Все города центровые - страница 7
Андрей был человеком непростой судьбы. Простой паренек из Ижевска из обычной школы, он сумел поступить на юридический факультет Ленинградского университета. Грянула перестройка. Он жадно впитывал новости с передовиц газет и телевизора. В воздухе витали перемены. На волне этих перемен он схлестнулся в жарком споре с преподавателем марксизма-ленинизма. И, видимо, перегнул палку. Документы пришлось забрать и вернуться в родной город. Смотреть в глаза родителям было стыдно. Мы были одногруппниками, я, староста группы, совсем зеленый юнец, и Андрей, сумевший снова поступить на юрфак, но уже в УдГУ на платной основе. Андрюха успел к этому времени помотаться по Удмуртии. Он что-то там мерил то ли в Удмуртмелиорации, то ли Удмуртгеологии. И учился с нами на заочном отделении юрфака УдГУ.
Наступил оговоренный срок, Андрей позвонил и сообщил, что готов вернуть деньги, пригласил в гости. Я думал, что мы чаю попьем, а тут Грузия, оджахури и опята со сметаной.
Андрей был парнем с широким кругозором, болел за «Спартак». С ним было очень интересно общаться. В этот вечер мы о чем только не говорили. И про футбол, а я болел за питерский «Зенит», и про политику, и по истории прошлись, и по литературе.
Несколько раз выходили курить на балкон. Я не курил, но выходил с Андреем за компанию.
Выйдя в очередной раз, Андрей показывает мне одно из деревьев во дворе и как-то с грустью спрашивает:
– Видишь вон тот клен?
– Вижу.
– Это мы с папой посадили, – отвечает он то ли с грустью, то ли с гордостью.
– Круто! – отвечаю я. У меня такого общего с папой воспоминания не было. Яблони и вишни на огороде не в счет. – А чего грустишь? Ты с отцом дерево посадил, рожай сына, строй дом. Чего грустить?
– Похоронил я его три месяца назад, – сухо ответил Андрей.
– Кого? – не сразу понял я. – А. Ну. Вот как. Соболезную, – я всегда терялся в таких ситуациях, когда кто-то мне сообщал, что потерял близкого человека. Я не знал и не знаю, что сказать и как себя вести.
Возникла пауза. Андрей молча курил и смотрел на вечерний город. Я тоже молчал, не знал, что сказать.

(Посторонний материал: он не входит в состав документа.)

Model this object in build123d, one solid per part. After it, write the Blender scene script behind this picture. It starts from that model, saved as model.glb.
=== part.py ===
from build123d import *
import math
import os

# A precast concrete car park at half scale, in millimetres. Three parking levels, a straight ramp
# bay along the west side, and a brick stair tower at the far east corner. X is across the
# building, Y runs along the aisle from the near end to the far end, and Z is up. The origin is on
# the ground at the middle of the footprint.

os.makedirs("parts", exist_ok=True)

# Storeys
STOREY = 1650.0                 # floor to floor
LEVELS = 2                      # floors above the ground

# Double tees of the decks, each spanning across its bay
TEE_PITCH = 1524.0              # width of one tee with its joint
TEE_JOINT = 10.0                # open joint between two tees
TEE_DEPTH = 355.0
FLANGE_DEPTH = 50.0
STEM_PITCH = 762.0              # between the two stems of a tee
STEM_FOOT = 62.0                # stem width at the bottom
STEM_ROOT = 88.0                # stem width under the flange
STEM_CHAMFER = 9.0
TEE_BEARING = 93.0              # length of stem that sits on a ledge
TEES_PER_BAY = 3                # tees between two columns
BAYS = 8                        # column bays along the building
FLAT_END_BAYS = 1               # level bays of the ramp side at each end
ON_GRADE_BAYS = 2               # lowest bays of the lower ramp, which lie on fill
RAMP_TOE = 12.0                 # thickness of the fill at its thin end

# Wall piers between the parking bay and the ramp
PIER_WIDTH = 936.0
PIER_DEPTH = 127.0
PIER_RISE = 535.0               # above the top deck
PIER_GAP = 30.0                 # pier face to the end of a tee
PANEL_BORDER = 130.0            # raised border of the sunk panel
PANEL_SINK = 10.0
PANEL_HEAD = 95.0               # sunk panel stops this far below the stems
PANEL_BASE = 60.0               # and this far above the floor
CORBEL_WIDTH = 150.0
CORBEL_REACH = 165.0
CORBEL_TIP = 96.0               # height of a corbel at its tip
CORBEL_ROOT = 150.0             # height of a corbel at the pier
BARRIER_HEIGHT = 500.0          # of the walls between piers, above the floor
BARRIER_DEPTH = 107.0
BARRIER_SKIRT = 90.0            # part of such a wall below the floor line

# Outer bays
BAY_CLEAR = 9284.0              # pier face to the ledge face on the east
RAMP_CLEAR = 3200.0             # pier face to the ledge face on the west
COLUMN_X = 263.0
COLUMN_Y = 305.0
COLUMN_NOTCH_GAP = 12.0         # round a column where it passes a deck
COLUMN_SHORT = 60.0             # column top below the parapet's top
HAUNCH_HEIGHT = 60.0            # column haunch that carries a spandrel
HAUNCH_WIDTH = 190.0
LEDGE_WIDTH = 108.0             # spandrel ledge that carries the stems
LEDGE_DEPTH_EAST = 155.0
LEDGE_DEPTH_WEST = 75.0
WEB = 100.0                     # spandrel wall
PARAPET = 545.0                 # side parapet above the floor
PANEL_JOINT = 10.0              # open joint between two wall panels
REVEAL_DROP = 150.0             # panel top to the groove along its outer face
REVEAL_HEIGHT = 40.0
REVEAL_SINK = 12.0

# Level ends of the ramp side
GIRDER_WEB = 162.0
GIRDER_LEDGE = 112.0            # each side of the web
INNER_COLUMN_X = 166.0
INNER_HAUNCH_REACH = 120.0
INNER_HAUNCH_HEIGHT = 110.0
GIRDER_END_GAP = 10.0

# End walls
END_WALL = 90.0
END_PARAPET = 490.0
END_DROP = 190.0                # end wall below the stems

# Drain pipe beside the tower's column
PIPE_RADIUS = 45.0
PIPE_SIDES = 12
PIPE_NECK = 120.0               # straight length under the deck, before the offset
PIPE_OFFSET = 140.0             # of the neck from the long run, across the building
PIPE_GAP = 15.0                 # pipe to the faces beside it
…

– Понимаешь, Антоха, папа для меня самым близким человеком был. Даже не мама. Вот если детство вспомнить. То первое, что я помню, так это как я сижу в санках, укутанный в пальто разными шалями, и смотрю на небо, где стая галок танцует, страшно крича, вокруг высоковольтной вышки. Я полулежу в санках, смотрю на галок, удивляюсь их истошному крику, на предрассветное небо и на папину спину. Мы спешим в садик. Он время от времени оборачивается и кричит: «Ну как, капуста? Не замерз?»

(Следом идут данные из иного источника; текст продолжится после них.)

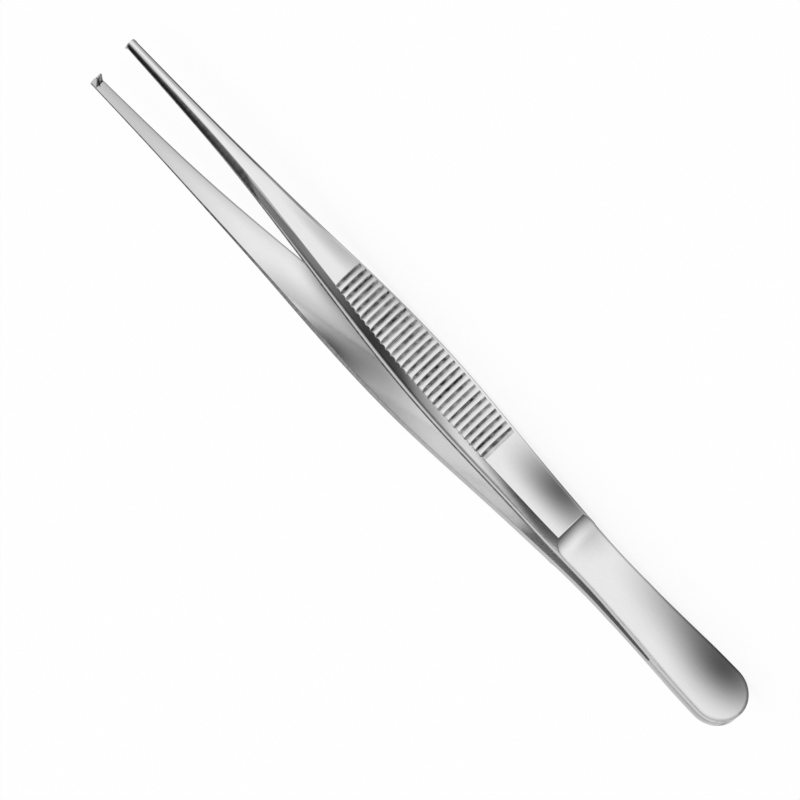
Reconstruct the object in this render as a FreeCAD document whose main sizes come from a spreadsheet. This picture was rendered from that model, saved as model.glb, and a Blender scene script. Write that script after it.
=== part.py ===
import FreeCAD, Part
import Sketcher
import math
import os

# Thumb forceps with one-by-two teeth at the tips.
# Two forged steel arms are welded face to face at the butt and spring apart towards the tips.
# Each arm is one piece: half-round jaw, serrated finger grip, shoulder, thin spring leaf and butt.
# The forceps lie on their side: +X points from the butt to the tips, Y is the direction in which
# the arms open and +Z is up, across the width of the arms. All sizes are in millimetres.
# The origin is the middle of the footprint, on the surface that the forceps lie on.

# Driving dimensions. A width is measured along Z and a depth, height or gap along Y.
SIZES = {
    # lengths along the arm, which add up to the whole length, and the weld within the leaf
    "jaw_length": 50.5,
    "grip_length": 53.9,
    "leaf_length": 40.6,
    "weld_length": 16.4,
    # half of the gap between the arms, at the tip, at its two bends and in front of the weld
    "tip_half_gap": 8.55,
    "knee_half_gap": 7.81,
    "heel_half_gap": 1.14,
    "weld_half_gap": 0.25,
    "knee_from_tip": 24.5,
    "heel_from_butt": 43.3,
    "knee_radius": 250.0,
    "heel_radius": 150.0,
    # width of the inner face
    "tip_width": 1.9,
    "nose_width": 2.68,
    "neck_width": 4.05,
    "throat_width": 6.15,
    "front_width": 7.65,
    "belly_width": 10.35,
    "back_width": 9.25,
    "shoulder_width": 8.65,
    "waist_width": 8.15,
    "seat_width": 9.0,
    "pad_width": 10.2,
    "butt_width": 10.2,
    # width of the outer face
    "tip_crest": 0.7,
    "nose_crest": 0.95,
    "neck_crest": 2.0,
    "throat_crest": 4.1,
    "front_crest": 5.75,
    "belly_crest": 7.85,
    "back_crest": 6.9,
    "shoulder_crest": 6.15,
    "waist_crest": 5.6,
    "seat_crest": 6.4,
    "pad_crest": 7.6,
    "butt_crest": 7.6,
    # depth from the inner face to the edges of the outer face
    "tip_depth": 0.88,
    "nose_depth": 1.18,
    "neck_depth": 1.42,
    "throat_depth": 1.85,
    "front_depth": 2.3,
    "belly_depth": 2.6,
    "back_depth": 2.55,
    "shoulder_depth": 2.5,
    "waist_depth": 2.4,
    "seat_depth": 2.4,
    "pad_depth": 2.4,
    "butt_depth": 2.4,
    # depth of the upright edge beside the inner face
    "tip_edge": 0.1,
    "nose_edge": 0.14,
    "neck_edge": 0.5,
    "throat_edge": 0.95,
    "front_edge": 1.2,
    "belly_edge": 1.3,
    "back_edge": 1.3,
    "shoulder_edge": 1.3,
    "waist_edge": 1.3,
    "seat_edge": 1.35,
    "pad_edge": 1.35,
    "butt_edge": 1.35,
    # radius of the flanks, from the upright edge to the outer face
    "tip_flank": 0.95,
    "nose_flank": 1.3,
    "neck_flank": 2.4,
    "throat_flank": 6.0,
    "front_flank": 12.0,
    "belly_flank": 12.0,
    "back_flank": 12.0,
    "shoulder_flank": 12.0,
    "waist_flank": 12.0,
    "seat_flank": 12.0,
    "pad_flank": 12.0,
    "butt_flank": 12.0,
    # radius of the outer face across the arm
    "tip_crown": 0.95,
    "nose_crown": 1.4,
    "neck_crown": 4.0,
    "throat_crown": 16.0,
    "front_crown": 40.0,
    "belly_crown": 60.0,
    "back_crown": 60.0,
    "shoulder_crown": 60.0,
    "waist_crown": 60.0,
    "seat_crown": 60.0,
    "pad_crown": 60.0,
    "butt_crown": 60.0,
    # metal left on the inner face of the forging, which the grinding of the side profile removes
    "grinding_allowance": 0.5,
    # spring leaf, with the cove that runs down to it from the shoulder
    "leaf_thickness": 1.08,
    "butt_thickness": 1.19,
    "leaf_bend_radius": 200.0,
    "cove_radius": 5.2,
    "cove_runout": 3.6,
    "cove_rise": 2.6,
    "butt_round": 5.1,
    # cross grooves of the grip, on the bow of the outer face
    "groove_from_tip": 51.0,
    "groove_pitch": 1.273,
    "groove_width": 0.62,
    "groove_depth": 0.3,
    "bow_radius": 1290.0,
    "bow_tilt": 3.63,
    # teeth at the tips
    "tip_round": 0.55,
    "tooth_zone": 1.4,
    "tooth_root": 0.12,
    "tooth_point": 0.12,
    "tooth_rake": 0.42,
    "single_tooth_height": 2.3,
    "single_tooth_base": 0.5,
    "relief_depth": 0.55,
    "double_tooth_height": 1.85,
    "double_tooth_spread": 1.1,
    "double_tooth_inset": 0.06,
    "notch_width": 0.2,
    "notch_depth": 0.45,
}
GROOVE_COUNT = 29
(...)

В садик он меня всегда отводил, а забирала мама. И зимой, и летом. К садику когда подходили, то папа каждый раз молча жал мне три раза руку. Раз, два, три. Это был наш тайный знак. Он означал: «Я тебя люблю!» Раз, два, три. Я тебя люблю. А я ему всегда тоже молча три раза жал руку. Раз, два, три. Я тебя люблю. В это время мы даже не смотрели друг на друга. Это был наш большой секрет. Даже мама не знала про него. А когда начались школьные годы, то я уже стеснялся папе руку давать – я считал себя уже очень большим. И портфель не давал носить…
На лыжах он со мной бегал всю зиму. Только в школу пошел, а он мне сразу лыжи купил – и сразу на пять километров, бежит впереди, а я за ним еле успеваю. Уже сил совсем нет, а он улыбается и подбадривает: «Давай, давай, скоро откроется второе дыхание». Что такое второе дыхание, до сих пор не знаю, ни разу у меня ничего такого не открывалось. Но я верил папе и изо всех сил старался от него не отстать. В третьем классе он торжественно принял меня в «Клуб 100». Это означало, что за зиму мы с ним должны пробежать на лыжах по сто километров. Только в седьмом классе это у нас получилось. Папа устроил по этому поводу торжественное празднование: дома он приготовил оджахури, и мы пили чай с сушеной мятой.